- Genre: Children's television series Cooking show
- Created by: Katy Ashworth
- Written by: Nic Ayling Driana Jones
- Directed by: Helen Scott
- Presented by: Katy Ashworth
- Theme music composer: Andy Blythe and Marten Joustra
- Opening theme: "I Can Cook"
- Ending theme: "I Can Cook" (Reprise)
- Composer: Andy Blythe and Marten Joustra
- Country of origin: United Kingdom
- Original language: English
- No. of series: 4
- No. of episodes: 104

Production
- Executive producers: Christopher Pilkington Katy Ashworth
- Producers: Driana Jones (Series 1) Andrew Garland (Series 2 & 3)
- Production locations: Maidstone (Series 1 & 2)
- Running time: 14 minutes
- Production company: Initial

Original release
- Network: CBeebies
- Release: 5 October 2009 – 14 December 2012

= I Can Cook =

British children's television series

I Can Cook is a British children's television series, that was broadcast on CBeebies, from 5 October 2009 to 14 December 2012. It was presented by Katy Ashworth, who demonstrates how to prepare and cook simple dishes, while entertaining with songs. Each show focuses on the creation of one dish, either savoury or sweet.

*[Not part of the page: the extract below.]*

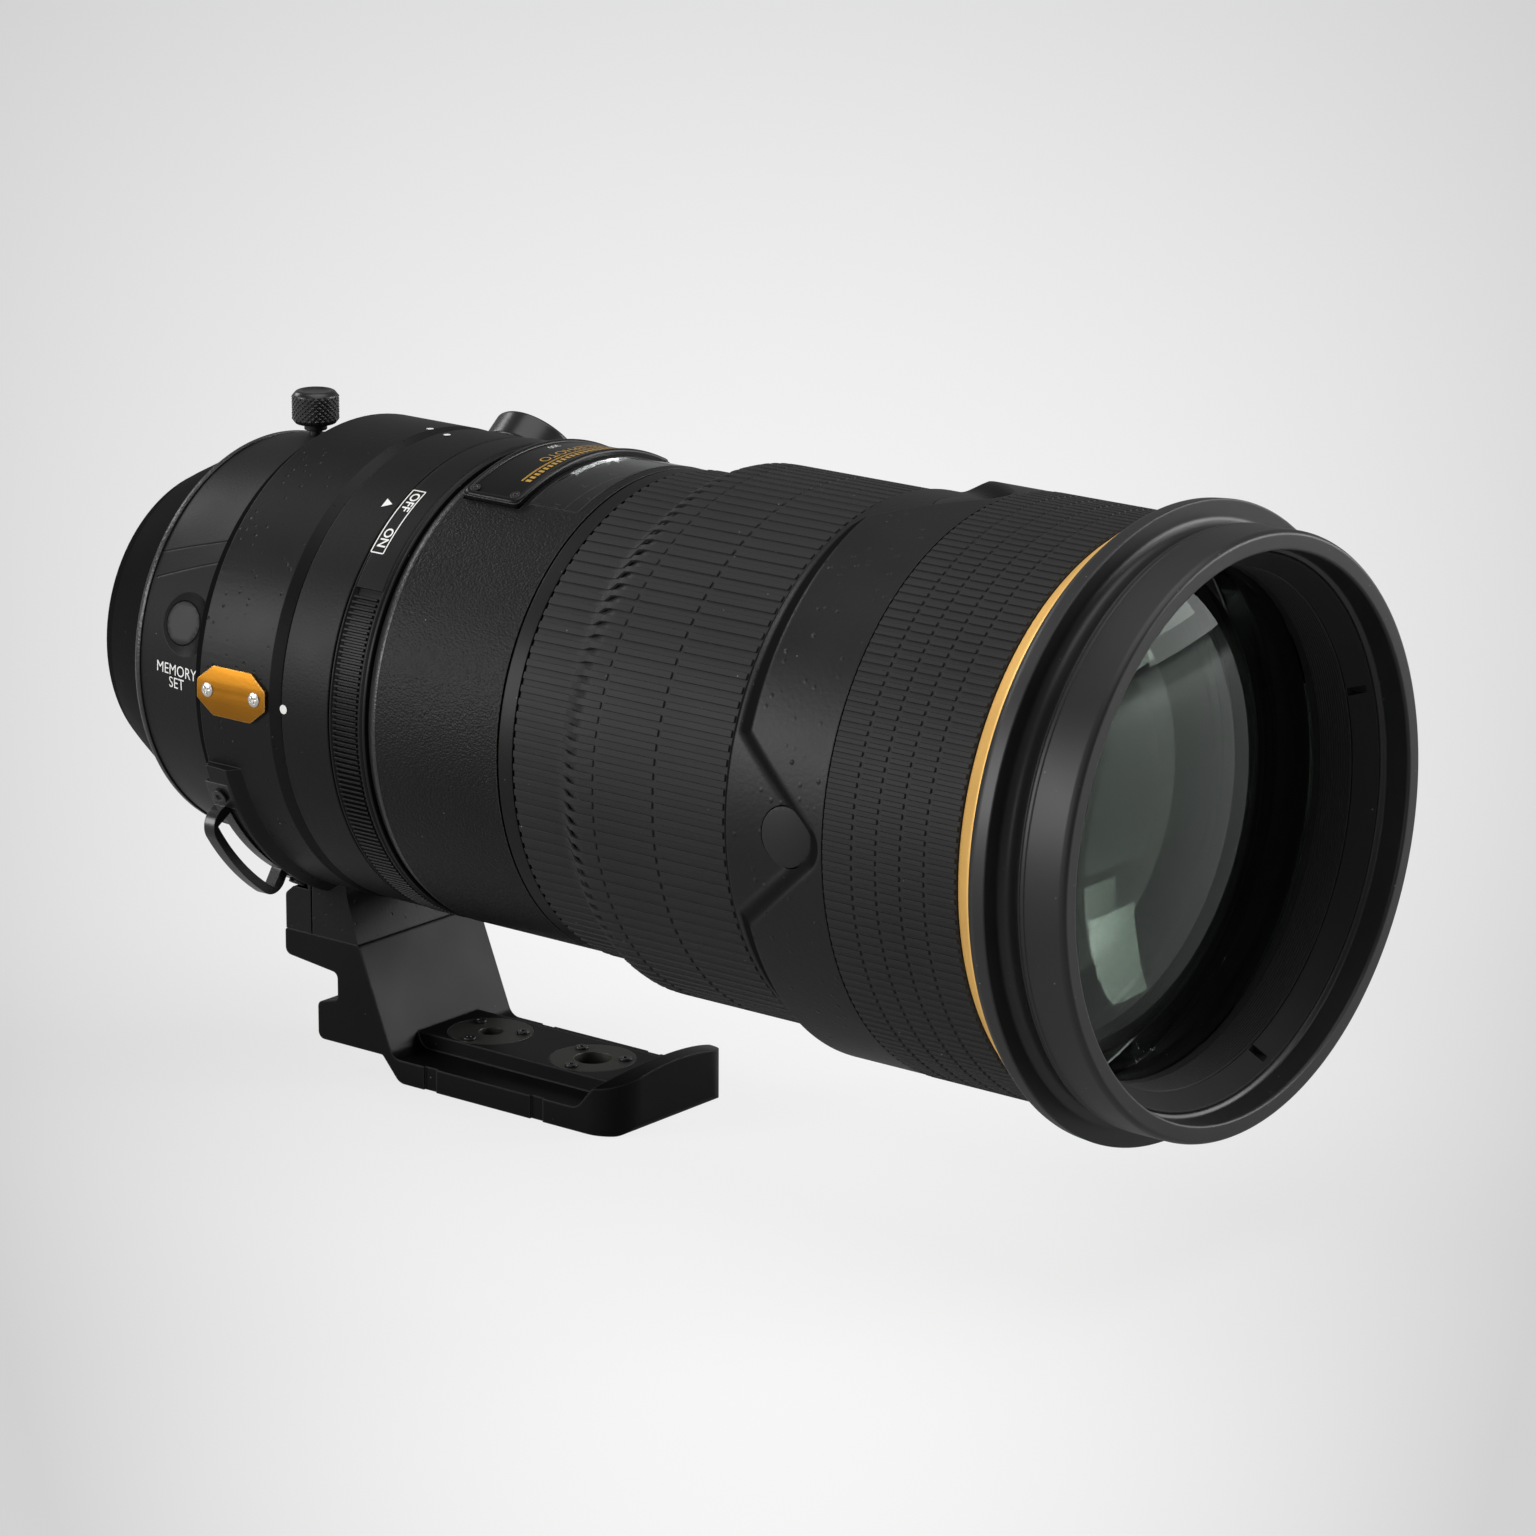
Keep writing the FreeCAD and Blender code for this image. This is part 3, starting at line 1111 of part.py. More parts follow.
def make_iris():
    ring_outer = lever_land_radius - running_gap
    ring_inner = lever_land_radius - lever_ring_width
    x_ring = lever_ring_rear
    rear_ring = tube(x_ring, x_ring + lever_ring_thickness, ring_inner, ring_outer)
    lever_inner = throat_radius - 2.6
    arm = sector(x_ring, x_ring + lever_ring_thickness, lever_inner, ring_inner + 1,
                 lever_angle - 5.0, 10.0)
    tab = sector(-3.5, x_ring + lever_ring_thickness / 2, lever_inner + 0.3,
                 lever_inner + 0.3 + lever_wall, lever_angle - 4.0, 8.0)
    rod_start = around(x_ring + 0.5, rod_radius, rod_angle)
    rod = Part.makeCylinder(rod_thickness, x_actuator + 1 - x_ring, rod_start, AXIS)
    actuator = tube(x_actuator, x_actuator + 1.8, iris_open_radius + 1.0,
                    rod_radius + rod_thickness + 0.6)
    nodes["aperture_ring"] = fused([rear_ring, arm, tab, rod, actuator])
    case_radius = chassis_bore - iris_flange_width
    case_bore = case_radius - iris_case_wall
    iris_bore = iris_open_radius + 1.0
    x_case_front = x_iris + iris_case_length
    x_inside_rear = x_iris + iris_case_wall
    x_inside_front = x_case_front - iris_case_wall
    flange_outer = chassis_bore - seat_gap
    nodes["iris_housing"] = turned([
        (x_iris, iris_bore), (x_iris, case_radius), (x_iris + 1.5, flange_outer),
        (x_iris + iris_case_length / 2, flange_outer), (x_iris + iris_case_length / 2, case_radius),
        (x_case_front, case_radius), (x_case_front, iris_bore), (x_inside_front, iris_bore),
        (x_inside_front, case_bore), (x_inside_rear, case_bore), (x_inside_rear, iris_bore)])
    blades = []
    blade_pitch = (x_inside_front - x_inside_rear - 4 * seat_gap) / iris_blade_count
    for index, angle in enumerate(spread(iris_blade_count)):
        x_blade = x_inside_rear + 2 * seat_gap + blade_pitch * index
        blades.append(sector(x_blade, x_blade + iris_blade_thickness, iris_bore + 2 * seat_gap,
                             case_bore - seat_gap, angle, iris_blade_angle))
    nodes["iris_blades"] = Part.makeCompound(blades)


# Stabiliser

board_width = 6.0


def make_stabiliser():
    x = x_stabiliser
    bore = 35.0
    nodes["stabiliser_housing"] = turned([
        (x, 28.0), (x, sleeve_bore - seat_gap), (x + 2.0, sleeve_bore - seat_gap),
        (x + 2.0, bore + 2.2), (x + 15.0, bore + 2.2), (x + 15.0, bore), (x + 2.4, bore),
        (x + 2.4, 28.0)])
    frame_rear = x + 2.4 + running_gap
    frame_front = frame_rear + 2.6
    frame = tube(frame_rear, frame_front, 26.5, bore - stabiliser_travel - 0.5)
    nodes["stabiliser_frame"] = frame
    cell_rear = frame_front + running_gap
    nodes["stabiliser_cell"] = turned([
        (cell_rear, stabiliser_element_radius + glass_gap), (cell_rear, 30.5),
        (cell_rear + 1.6, 30.5), (cell_rear + 1.6, 24.0), (cell_rear + 7.0, 24.0),
        (cell_rear + 7.0, stabiliser_element_radius - 1.4),
        (cell_rear + 6.0, stabiliser_element_radius - 1.4),
        (cell_rear + 6.0, stabiliser_element_radius + glass_gap)])
    nodes["stabiliser_element"] = lens_element(cell_rear + 1.2, cell_rear + 5.7,
                                               stabiliser_element_radius, -0.9, 0.9)
    board_rear = x - 1.5
    board_inner = sleeve_bore - board_width
    board = tube(board_rear, board_rear + 1.2, board_inner, sleeve_bore - seat_gap)
    chips = [sector(board_rear - 0.9, board_rear + 0.1, board_inner + 1.2, sleeve_bore - 1.4, angle, 9.0)
             for angle in spread(10)]
    nodes["main_board"] = fused([board] + chips)


# Inner barrel, motor, cam and focusing group

x_inner_rear = x_main_rear + 0.3
x_stator = x_main_rear + 6.0
stator_length = 6.0
rotor_length = 3.7
x_rotor = x_stator + stator_length + 0.2
x_cam_rear = x_rotor + rotor_length
x_cam_front = x_focus_front - 1.5
cam_bore = inner_barrel_radius + turning_gap
cam_radius = cam_bore + cam_wall
x_follower = x_focus_rear + 31.5
key_end_gap = 0.3


def follower_angles():
    return spread(follower_count, TOP)


def make_inner_barrel():
    front_flange_outer = recess_radius - casing_wall - seat_gap
    x_front_flange = x_grip_rear - 1.8
    barrel = turned([
        (x_inner_rear, inner_bore), (x_inner_rear, inner_barrel_radius),
        (x_front_flange, inner_barrel_radius), (x_front_flange, front_flange_outer),
        (x_front_flange + 1.8, front_flange_outer), (x_front_flange + 1.8, inner_bore)])
    tools = []
    reach = follower_radius + key_end_gap
    for angle in follower_angles():
        for x in (x_follower, x_follower - focus_travel):
            tools.append(peg(x, angle, reach, inner_bore - 2, inner_barrel_radius + 2))
        side = math.degrees(reach / inner_barrel_radius)
        tools.append(sector(x_follower - focus_travel, x_follower, inner_bore - 2,
                            inner_barrel_radius + 2, angle - side, 2 * side))
    nodes["inner_barrel"] = cut(barrel, tools)


def make_drive():
    motor_outer = inner_barrel_radius + motor_thickness
    nodes["motor_stator"] = tube(x_stator, x_stator + stator_length,
                                 inner_barrel_radius + running_gap, motor_outer, 0.5)
    nodes["motor_rotor"] = tube(x_rotor, x_rotor + rotor_length, cam_bore, motor_outer, 0.5)
    cam = tube(x_cam_rear, x_cam_front, cam_bore, cam_radius)
    slot_radius = follower_radius + 0.35
    steps = 30
    pegs = []
    for angle in follower_angles():
        for step in range(steps + 1):
            share = step / steps
            pegs.append(peg(x_follower - focus_travel * share, angle - cam_turn * share,
                            slot_radius, cam_bore - 2, cam_radius + 2))
    nodes["cam_sleeve"] = cam.cut(pegs[0].multiFuse(pegs[1:]))
    x_drum_front = x_main_front - 1.8
    x_drum_rear = x_plate_front - 1.0
    nodes["distance_scale"] = turned([
        (x_drum_rear, scale_radius - 1.0), (x_drum_rear, scale_radius),
        (x_drum_front, scale_radius), (x_drum_front, cam_radius + running_gap),
        (x_drum_front - 1.8, cam_radius + running_gap), (x_drum_front - 1.8, scale_radius - 1.0)])
    # Focusing group with its followers
    cell_outer = inner_bore - running_gap
    half = 6.0
    cell = turned([
        (x_follower - half, focus_element_radius - 2.0), (x_follower - half, cell_outer),
        (x_follower + half, cell_outer), (x_follower + half, focus_element_radius + glass_gap),
        (x_follower - half + 2.0, focus_element_radius + glass_gap),
        (x_follower - half + 2.0, focus_element_radius - 2.0)])
    followers = [peg(x_follower, angle, follower_radius, cell_outer - 1.5, cam_radius - 0.2)
                 for angle in follower_angles()]
    nodes["focus_cell"] = fused([cell] + followers)
    nodes["focus_element"] = lens_element(x_follower - half + 2.4, x_follower + half - 3.0,
                                          focus_element_radius, -2.2, 1.4)


make_mount()
make_rear_barrel()
make_drawer()
make_collar()
make_foot()
make_index_and_switch()
make_main_barrel()
make_focus_ring()
make_front_barrel()
make_front()
make_fixed_optics()
make_iris()
make_stabiliser()
make_inner_barrel()
make_drive()

os.makedirs("parts", exist_ok=True)
for name, shape in nodes.items():
    solids = shape.Solids
    if not shape.isValid() or not solids:
        print("check this node:", name)
    shape.exportStep("parts/" + name + ".step")
print(len(nodes), "nodes, overall length", round(x_front + bayonet_depth, 2))
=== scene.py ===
# %% [markdown]
# # A telephoto lens, piece by piece
# A telephoto lens is a stack of tubes on one line, the optical axis. Here the axis is X: the camera
# end is at 0 and the front glass looks towards +X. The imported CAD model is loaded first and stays
# where it is. Every piece below is built on its measures, in metres, and rides on one of its bodies.
# %% Load the frame
import bpy
import bmesh
import json
import math
from mathutils import Matrix, Vector


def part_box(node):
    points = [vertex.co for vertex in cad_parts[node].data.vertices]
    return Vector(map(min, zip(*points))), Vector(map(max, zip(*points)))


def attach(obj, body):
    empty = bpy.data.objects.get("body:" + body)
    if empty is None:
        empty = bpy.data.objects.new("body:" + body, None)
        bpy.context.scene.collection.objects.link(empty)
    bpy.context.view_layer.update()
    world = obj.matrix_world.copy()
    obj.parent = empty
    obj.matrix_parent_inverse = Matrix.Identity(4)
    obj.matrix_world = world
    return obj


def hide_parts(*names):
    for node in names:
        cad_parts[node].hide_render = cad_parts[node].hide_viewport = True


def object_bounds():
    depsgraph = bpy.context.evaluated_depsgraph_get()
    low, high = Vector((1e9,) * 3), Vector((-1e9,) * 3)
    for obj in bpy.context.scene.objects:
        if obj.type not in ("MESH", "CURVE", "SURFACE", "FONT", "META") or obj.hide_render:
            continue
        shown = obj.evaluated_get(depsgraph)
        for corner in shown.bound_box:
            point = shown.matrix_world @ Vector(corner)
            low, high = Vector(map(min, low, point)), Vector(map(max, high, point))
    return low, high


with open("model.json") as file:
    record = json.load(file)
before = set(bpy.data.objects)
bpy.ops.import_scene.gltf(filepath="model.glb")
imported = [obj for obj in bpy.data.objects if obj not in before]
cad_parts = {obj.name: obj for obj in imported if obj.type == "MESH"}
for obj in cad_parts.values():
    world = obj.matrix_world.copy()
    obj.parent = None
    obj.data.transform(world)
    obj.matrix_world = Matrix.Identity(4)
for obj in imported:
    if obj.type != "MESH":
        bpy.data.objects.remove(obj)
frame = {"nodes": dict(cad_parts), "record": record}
cad_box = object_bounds()
nodes = frame["nodes"]
bodies = frame["record"]["behaviour"]["bodies"]
body_of = {node: body for body, group in bodies.items() for node in group}
bpy.context.scene.view_settings.view_transform = "Standard"
MM = 0.001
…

As the programme is aimed at children, the dishes are simple to prepare. Some dishes, such as the grape pizza, offer alternatives to traditional dishes.

As well as encouraging children to cook, the show encompasses wider elements of food education; it uses cutaway scenes to show Ashworth in outside locations, explaining the process of cultivating, and growing any key ingredient in the show's dish.

==I Can Cook With You==
During 2011, the series was branded I Can Cook With You, and featured Katy travelling around the United Kingdom in her own van, to cook in various outdoor locations, and visiting farms and other locations, where food is produced.

==I Can Cook on the Go==
In 2012, the series was branded I Can Cook on the Go, and features a new revamped van called Horace, and “pinchy parrot”, and wooden spoon puppets. The Special Ingredient, however, it was not included in this season.